--- Start of Data to process ---

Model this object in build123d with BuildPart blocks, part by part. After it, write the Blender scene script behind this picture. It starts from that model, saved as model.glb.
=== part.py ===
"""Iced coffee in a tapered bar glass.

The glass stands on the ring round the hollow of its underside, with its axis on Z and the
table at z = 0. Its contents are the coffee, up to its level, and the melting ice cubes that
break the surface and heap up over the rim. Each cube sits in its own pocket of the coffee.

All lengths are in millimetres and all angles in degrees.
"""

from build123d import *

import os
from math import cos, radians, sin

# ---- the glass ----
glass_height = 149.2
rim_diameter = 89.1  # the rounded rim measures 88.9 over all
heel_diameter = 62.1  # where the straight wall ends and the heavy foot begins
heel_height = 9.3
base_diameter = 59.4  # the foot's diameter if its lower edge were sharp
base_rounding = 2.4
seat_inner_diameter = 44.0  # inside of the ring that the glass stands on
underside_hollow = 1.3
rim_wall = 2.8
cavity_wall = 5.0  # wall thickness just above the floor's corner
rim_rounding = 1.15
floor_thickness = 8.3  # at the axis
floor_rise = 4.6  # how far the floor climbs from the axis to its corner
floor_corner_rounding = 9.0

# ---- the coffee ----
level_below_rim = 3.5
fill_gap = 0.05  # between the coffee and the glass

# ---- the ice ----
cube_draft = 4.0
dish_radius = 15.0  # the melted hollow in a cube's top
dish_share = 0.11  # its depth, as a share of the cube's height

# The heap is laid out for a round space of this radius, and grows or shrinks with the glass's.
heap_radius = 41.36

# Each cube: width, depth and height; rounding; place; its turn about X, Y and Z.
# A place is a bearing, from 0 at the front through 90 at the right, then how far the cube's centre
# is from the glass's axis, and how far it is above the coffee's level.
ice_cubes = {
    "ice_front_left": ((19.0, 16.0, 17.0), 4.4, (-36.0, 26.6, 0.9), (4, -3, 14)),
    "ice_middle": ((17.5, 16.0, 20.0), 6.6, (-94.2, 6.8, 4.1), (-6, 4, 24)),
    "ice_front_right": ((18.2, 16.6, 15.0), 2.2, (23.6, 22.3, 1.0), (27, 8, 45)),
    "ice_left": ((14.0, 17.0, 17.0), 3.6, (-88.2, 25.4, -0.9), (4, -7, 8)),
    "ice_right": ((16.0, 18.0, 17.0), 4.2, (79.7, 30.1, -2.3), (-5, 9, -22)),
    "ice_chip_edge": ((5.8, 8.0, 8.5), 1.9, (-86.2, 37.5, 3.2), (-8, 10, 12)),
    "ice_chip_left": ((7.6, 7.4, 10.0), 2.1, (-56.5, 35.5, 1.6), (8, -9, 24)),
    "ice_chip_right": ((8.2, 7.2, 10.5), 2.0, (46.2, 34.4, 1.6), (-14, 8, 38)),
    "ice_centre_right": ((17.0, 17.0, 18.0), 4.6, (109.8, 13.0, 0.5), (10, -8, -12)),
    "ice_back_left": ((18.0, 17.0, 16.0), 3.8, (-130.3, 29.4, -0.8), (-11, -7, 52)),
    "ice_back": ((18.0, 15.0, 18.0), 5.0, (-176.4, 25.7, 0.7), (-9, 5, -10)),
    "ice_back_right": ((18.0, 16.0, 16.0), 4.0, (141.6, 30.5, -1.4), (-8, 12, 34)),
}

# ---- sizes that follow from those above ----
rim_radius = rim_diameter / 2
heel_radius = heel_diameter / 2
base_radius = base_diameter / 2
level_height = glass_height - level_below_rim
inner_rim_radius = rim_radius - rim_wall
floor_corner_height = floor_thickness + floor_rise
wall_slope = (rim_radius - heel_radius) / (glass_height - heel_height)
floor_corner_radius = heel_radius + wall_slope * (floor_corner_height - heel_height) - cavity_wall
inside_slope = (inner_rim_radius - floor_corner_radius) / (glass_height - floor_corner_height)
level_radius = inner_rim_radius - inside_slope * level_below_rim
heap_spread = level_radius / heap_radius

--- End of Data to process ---
--- Start of Data to process ---

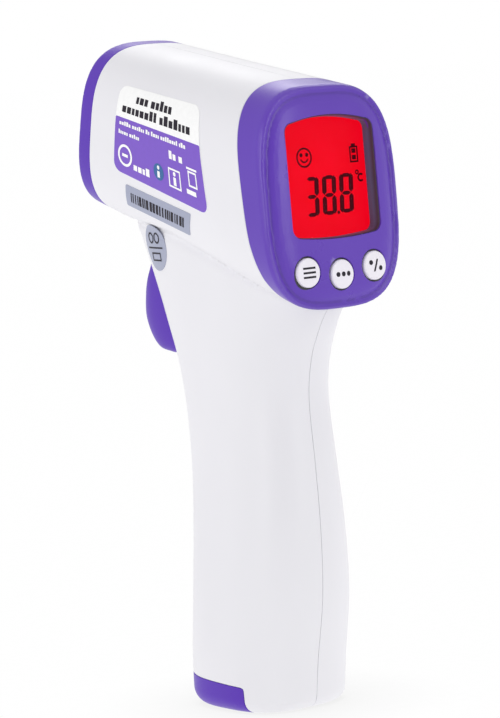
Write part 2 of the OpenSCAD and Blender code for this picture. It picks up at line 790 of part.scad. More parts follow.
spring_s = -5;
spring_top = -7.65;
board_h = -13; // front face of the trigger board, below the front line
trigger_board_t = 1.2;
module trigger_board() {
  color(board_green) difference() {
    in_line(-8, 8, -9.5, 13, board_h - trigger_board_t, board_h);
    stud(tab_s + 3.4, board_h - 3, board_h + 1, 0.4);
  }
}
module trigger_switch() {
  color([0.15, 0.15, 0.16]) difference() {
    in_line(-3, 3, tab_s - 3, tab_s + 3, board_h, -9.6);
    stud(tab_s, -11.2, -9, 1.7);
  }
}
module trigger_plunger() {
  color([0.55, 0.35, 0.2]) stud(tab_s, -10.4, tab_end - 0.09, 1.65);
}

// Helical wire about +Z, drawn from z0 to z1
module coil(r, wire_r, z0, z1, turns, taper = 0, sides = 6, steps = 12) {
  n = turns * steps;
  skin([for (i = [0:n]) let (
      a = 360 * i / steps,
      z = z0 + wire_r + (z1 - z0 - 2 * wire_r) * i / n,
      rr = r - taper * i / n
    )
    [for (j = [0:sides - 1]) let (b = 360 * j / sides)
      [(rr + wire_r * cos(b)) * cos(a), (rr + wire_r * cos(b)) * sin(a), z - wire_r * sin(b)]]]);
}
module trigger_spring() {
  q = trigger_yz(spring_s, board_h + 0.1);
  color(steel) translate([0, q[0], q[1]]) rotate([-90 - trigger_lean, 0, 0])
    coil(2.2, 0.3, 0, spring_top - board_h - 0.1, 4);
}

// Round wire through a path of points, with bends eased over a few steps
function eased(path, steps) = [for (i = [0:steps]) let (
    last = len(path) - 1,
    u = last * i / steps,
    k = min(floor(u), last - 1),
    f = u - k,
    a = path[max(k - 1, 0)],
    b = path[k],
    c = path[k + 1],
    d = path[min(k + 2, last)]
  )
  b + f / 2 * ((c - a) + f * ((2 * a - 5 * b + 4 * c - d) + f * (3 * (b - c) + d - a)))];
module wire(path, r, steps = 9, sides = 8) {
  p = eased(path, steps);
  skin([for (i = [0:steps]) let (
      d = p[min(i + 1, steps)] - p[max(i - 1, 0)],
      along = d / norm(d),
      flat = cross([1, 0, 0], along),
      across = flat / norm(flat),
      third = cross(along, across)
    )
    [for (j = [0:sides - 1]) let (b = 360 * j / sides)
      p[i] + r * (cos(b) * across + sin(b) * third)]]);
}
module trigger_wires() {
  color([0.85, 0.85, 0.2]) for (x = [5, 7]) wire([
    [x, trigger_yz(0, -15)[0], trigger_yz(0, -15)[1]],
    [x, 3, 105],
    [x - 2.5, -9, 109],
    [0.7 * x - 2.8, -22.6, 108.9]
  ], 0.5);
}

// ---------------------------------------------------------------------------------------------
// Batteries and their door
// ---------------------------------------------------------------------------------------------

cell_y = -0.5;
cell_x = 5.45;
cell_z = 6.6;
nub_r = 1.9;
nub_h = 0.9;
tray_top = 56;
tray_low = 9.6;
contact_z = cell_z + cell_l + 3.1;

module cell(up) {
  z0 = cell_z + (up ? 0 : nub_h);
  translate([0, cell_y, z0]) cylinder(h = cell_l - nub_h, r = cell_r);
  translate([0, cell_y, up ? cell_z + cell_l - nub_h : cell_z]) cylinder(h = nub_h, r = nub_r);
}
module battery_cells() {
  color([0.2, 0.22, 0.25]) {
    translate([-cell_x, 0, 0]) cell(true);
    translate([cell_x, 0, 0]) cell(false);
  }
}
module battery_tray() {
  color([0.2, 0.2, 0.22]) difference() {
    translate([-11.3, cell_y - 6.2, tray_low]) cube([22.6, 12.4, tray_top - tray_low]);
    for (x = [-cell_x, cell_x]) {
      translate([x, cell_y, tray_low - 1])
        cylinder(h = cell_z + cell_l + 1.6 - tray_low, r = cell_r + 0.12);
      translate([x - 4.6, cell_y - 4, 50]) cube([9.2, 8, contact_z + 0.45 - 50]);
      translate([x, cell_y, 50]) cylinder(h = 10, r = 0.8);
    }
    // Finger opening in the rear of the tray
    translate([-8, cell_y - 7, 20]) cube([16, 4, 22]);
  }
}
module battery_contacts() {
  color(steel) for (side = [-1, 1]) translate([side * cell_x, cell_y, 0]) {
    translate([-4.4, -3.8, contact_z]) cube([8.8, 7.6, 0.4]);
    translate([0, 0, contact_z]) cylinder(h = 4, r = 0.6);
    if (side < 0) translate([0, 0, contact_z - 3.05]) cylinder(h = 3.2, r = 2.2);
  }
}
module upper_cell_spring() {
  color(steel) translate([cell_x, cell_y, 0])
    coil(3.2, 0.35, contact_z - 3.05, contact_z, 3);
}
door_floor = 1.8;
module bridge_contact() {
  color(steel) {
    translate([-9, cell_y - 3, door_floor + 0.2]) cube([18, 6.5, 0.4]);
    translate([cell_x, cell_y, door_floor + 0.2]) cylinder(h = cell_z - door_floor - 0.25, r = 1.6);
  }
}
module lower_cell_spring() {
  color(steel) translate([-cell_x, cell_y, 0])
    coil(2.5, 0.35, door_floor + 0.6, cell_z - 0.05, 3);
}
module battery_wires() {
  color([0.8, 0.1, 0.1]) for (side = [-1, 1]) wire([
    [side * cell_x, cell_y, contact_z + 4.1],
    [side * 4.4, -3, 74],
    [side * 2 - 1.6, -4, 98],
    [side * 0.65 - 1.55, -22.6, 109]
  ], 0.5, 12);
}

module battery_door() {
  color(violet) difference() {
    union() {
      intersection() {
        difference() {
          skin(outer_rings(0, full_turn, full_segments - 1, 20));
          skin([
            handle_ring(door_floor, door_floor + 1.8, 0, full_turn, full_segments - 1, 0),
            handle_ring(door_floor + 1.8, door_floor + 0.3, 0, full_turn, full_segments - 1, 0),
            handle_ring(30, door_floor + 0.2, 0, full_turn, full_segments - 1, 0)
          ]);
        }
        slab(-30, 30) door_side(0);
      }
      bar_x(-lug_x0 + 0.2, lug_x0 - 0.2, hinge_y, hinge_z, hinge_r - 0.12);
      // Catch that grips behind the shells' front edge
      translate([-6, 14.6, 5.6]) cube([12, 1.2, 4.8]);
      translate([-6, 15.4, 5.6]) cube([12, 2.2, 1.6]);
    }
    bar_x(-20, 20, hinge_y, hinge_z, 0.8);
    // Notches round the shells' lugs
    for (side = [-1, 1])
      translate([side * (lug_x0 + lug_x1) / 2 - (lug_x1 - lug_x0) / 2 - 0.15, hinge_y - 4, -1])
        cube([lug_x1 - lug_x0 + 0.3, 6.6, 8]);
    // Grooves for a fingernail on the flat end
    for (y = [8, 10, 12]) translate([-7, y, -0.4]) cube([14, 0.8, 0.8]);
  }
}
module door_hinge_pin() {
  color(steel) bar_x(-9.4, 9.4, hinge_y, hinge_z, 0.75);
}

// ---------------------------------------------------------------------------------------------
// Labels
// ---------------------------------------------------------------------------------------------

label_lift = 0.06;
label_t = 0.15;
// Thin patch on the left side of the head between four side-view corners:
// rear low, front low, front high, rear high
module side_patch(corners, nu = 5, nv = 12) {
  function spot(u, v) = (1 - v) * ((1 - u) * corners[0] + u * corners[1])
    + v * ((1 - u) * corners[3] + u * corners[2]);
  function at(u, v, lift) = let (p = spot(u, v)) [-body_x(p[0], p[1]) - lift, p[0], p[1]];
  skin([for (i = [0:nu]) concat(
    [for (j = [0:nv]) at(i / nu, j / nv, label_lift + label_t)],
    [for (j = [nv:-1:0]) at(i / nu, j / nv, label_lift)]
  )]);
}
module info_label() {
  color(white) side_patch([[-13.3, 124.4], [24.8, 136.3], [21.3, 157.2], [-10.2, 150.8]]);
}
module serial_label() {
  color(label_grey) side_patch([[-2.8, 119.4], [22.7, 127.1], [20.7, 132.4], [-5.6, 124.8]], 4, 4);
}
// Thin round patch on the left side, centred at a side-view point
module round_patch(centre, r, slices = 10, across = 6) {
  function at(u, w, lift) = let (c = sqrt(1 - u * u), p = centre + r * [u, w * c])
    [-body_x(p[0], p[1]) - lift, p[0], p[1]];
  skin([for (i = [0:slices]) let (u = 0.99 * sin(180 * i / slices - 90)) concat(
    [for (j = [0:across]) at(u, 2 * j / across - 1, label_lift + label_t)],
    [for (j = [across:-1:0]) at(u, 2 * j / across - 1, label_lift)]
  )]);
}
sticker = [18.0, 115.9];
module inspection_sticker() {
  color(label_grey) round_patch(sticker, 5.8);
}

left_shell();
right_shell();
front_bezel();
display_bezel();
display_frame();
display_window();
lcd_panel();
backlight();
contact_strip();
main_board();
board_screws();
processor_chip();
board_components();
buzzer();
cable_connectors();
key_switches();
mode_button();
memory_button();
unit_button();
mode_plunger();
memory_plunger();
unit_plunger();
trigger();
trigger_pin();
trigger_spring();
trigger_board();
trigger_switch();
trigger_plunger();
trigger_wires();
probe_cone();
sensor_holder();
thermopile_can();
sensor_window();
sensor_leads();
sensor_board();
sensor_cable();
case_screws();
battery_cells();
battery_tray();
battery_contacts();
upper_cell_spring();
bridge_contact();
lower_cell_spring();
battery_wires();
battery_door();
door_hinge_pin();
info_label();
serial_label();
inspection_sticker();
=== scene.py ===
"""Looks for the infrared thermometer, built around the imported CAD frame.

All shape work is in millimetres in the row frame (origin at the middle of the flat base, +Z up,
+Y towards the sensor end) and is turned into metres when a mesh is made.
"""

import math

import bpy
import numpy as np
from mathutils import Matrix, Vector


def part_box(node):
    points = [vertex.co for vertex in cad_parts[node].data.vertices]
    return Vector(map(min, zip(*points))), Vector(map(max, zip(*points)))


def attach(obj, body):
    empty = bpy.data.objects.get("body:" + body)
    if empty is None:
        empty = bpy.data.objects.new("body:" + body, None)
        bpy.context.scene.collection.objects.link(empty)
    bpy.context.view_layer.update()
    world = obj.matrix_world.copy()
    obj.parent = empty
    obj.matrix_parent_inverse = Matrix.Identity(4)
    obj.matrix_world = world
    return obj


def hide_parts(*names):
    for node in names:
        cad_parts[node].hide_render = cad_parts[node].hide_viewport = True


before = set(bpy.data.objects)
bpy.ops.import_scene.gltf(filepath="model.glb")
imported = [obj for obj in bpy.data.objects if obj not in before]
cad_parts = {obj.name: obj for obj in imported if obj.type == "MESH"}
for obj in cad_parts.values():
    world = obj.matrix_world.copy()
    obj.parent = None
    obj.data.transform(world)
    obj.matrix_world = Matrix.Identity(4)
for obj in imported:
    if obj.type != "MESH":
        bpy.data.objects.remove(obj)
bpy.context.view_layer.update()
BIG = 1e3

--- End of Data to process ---
--- Start of Data to process ---

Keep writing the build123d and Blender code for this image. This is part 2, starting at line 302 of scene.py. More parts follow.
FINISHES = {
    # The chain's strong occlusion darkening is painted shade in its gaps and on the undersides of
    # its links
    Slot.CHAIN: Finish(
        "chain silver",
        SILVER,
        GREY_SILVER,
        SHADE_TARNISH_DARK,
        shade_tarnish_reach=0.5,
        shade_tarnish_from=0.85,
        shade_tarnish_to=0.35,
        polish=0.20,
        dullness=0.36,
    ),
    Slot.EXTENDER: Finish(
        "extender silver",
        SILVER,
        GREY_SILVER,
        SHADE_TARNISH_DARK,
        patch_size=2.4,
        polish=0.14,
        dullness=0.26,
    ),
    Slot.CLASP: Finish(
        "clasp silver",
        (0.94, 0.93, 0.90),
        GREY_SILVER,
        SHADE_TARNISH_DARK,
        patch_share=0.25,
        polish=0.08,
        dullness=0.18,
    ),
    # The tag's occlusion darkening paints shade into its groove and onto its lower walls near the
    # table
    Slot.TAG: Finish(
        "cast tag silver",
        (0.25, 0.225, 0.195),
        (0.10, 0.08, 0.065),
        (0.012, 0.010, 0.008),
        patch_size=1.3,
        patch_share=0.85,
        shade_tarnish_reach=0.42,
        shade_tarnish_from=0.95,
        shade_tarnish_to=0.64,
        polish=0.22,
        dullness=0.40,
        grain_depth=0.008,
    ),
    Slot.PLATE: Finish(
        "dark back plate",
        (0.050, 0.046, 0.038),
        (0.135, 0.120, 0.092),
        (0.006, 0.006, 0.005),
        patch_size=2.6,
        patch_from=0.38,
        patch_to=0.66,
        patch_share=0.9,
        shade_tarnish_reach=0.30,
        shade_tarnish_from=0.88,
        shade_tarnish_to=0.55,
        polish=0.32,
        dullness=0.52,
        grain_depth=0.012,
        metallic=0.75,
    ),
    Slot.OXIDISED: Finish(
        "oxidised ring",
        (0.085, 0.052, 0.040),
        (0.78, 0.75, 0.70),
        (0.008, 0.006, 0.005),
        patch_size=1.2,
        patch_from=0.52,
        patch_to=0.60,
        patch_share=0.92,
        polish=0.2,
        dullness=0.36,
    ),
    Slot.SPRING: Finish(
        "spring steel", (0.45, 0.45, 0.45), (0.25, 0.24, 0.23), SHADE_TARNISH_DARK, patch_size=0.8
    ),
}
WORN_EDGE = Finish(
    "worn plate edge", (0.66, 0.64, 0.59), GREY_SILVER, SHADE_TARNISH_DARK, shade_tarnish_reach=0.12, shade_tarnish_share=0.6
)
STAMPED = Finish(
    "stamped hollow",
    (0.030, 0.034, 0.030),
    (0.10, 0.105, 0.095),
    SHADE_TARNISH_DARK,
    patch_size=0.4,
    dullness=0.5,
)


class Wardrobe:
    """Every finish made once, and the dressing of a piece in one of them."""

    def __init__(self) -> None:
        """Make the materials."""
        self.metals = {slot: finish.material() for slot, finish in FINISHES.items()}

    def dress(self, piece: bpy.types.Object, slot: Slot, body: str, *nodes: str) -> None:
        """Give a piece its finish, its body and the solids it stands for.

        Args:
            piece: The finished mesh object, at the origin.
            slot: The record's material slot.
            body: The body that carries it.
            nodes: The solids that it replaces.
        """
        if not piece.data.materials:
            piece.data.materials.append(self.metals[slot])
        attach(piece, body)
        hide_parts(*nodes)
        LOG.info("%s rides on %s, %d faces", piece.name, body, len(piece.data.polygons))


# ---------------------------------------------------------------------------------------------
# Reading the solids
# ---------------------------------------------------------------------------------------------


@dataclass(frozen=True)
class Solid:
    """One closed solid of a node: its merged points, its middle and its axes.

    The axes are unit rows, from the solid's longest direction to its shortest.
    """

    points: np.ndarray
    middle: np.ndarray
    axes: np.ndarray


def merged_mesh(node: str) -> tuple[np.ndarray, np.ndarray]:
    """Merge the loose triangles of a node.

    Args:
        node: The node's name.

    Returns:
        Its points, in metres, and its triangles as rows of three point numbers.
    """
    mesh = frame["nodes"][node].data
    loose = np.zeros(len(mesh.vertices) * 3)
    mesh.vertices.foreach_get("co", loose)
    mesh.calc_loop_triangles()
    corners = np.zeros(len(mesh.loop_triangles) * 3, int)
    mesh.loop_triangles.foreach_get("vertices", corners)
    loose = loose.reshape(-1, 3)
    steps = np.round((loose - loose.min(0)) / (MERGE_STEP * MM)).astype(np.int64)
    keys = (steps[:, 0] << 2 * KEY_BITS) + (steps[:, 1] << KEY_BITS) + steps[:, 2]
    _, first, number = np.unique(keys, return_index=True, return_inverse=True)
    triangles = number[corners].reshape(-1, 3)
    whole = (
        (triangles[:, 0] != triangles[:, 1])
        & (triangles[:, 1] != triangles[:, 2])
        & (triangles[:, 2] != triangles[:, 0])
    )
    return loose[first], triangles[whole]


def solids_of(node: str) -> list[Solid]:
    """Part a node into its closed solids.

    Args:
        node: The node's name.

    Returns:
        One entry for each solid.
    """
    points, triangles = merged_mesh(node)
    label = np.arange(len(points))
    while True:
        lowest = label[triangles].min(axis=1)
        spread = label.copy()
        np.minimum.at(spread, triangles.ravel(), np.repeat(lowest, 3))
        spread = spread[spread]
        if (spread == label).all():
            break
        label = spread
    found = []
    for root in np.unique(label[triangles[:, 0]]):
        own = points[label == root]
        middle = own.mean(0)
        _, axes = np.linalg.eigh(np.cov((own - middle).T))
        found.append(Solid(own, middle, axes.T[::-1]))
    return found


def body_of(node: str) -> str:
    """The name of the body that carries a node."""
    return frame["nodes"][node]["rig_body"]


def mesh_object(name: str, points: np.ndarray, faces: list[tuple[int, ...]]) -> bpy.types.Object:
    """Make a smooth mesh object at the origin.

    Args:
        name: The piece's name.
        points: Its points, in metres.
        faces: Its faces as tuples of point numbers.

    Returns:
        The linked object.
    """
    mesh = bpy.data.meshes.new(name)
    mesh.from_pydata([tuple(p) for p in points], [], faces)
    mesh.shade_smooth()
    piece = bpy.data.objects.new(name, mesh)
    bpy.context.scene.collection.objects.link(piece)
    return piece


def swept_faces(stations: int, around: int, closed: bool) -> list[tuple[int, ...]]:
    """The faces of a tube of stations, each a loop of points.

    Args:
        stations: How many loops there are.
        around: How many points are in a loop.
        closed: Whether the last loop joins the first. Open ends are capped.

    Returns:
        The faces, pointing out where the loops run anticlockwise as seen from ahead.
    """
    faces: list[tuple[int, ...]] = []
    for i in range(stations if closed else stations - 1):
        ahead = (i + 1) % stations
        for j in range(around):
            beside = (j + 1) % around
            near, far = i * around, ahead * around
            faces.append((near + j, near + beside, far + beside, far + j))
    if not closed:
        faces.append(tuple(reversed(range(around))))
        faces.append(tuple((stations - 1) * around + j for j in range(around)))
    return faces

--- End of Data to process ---

### Exercise description
Your task is to retype the entries verbatim, starting with the line that holds "left_shell();" and stopping after the line that holds "if empty is".

### Task output
left_shell();
right_shell();
front_bezel();
display_bezel();
display_frame();
display_window();
lcd_panel();
backlight();
contact_strip();
main_board();
board_screws();
processor_chip();
board_components();
buzzer();
cable_connectors();
key_switches();
mode_button();
memory_button();
unit_button();
mode_plunger();
memory_plunger();
unit_plunger();
trigger();
trigger_pin();
trigger_spring();
trigger_board();
trigger_switch();
trigger_plunger();
trigger_wires();
probe_cone();
sensor_holder();
thermopile_can();
sensor_window();
sensor_leads();
sensor_board();
sensor_cable();
case_screws();
battery_cells();
battery_tray();
battery_contacts();
upper_cell_spring();
bridge_contact();
lower_cell_spring();
battery_wires();
battery_door();
door_hinge_pin();
info_label();
serial_label();
inspection_sticker();
=== scene.py ===
"""Looks for the infrared thermometer, built around the imported CAD frame.

All shape work is in millimetres in the row frame (origin at the middle of the flat base, +Z up,
+Y towards the sensor end) and is turned into metres when a mesh is made.
"""

import math

import bpy
import numpy as np
from mathutils import Matrix, Vector


def part_box(node):
    points = [vertex.co for vertex in cad_parts[node].data.vertices]
    return Vector(map(min, zip(*points))), Vector(map(max, zip(*points)))


def attach(obj, body):
    empty = bpy.data.objects.get("body:" + body)
    if empty is None:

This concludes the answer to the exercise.